Careerism is pretty gross in rock and roll, and people can smell your desperation. Rock and roll, to me, should be about making a racket with people you love and making sounds that maybe bring audiences together. That’s all you have control over. Money, gigs, attention…that stuff either comes, or it doesn’t. There’s nothing wrong with caring about those things, especially when you’re younger, but if you pick up the guitar and expect to be compensated for the time you spend learning how to play and how to write songs…well, odds are that you’ll be disappointed. Enjoy the ride. 

As you know, we’re big fans of you and your work. For our readers who might not be as familiar, what can you tell them about what you do?
Once I decided to stop traveling to play music in my late twenties, I went back to school for a Master’s degree in Public Administration. I’ve spent the past decade working in the nonprofit field. I’ve worked pretty much every type of role in the nonprofit sector for places like domestic violence shelters, animal rescue, fundraising, grantwriting/making, and addiction care. I currently work for a company called BrightView, which specializes in outpatient treatment for people struggling substance use disorder, and have become a bit of an expert in building systems of care within communities.

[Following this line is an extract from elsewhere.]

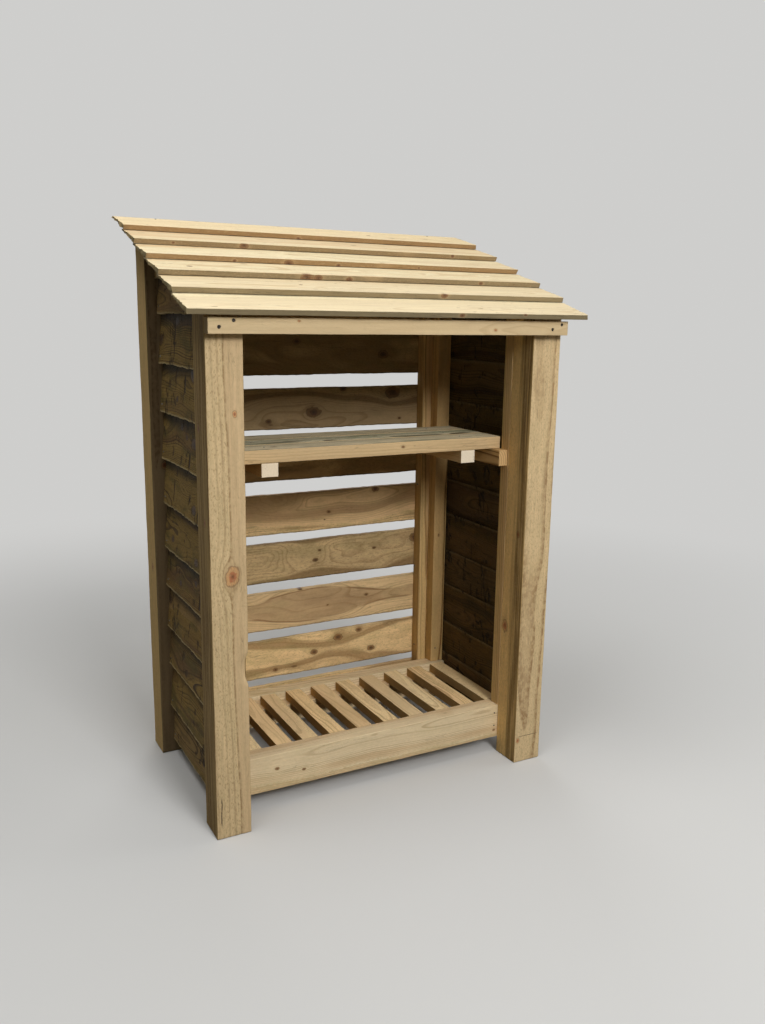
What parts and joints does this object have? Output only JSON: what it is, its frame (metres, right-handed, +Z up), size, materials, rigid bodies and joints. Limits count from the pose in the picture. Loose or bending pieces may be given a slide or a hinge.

I never would have guessed this is where I would end up, but I very much enjoy it, and it allows me to use a lot of the creative thinking I enjoyed when I was concentrating on being a “professional musician” (whatever that means). 

And I still practice with The Beyonderers once a week and play out a few times a month. 

We’d love to hear about what you think about risk-taking?
I was definitely a risk taker when I was younger. Probably the first big risk I took was committing myself to a rock band that tried pretty hard to “make it.” I knew the odds were against us, but in order to travel to other cities to play, you have to work the kinds of jobs that are flexible and allow you a lot of time off. For a long time, I didn’t make much money and slept on a lot of couches and floors. Sometimes I think back to how much farther I would be now at the age of 40 if I have started my professional career earlier, but the rock band lifestyle I led for a bit got me to where I am now. If I hadn’t tried it, I would have regretted not knowing what it was like, and the people I met along the way are still important to me. If anything, I usually look back in hindsight and cringe at how we did everything the wrong way, but that’s probably how most people feel about their twenties.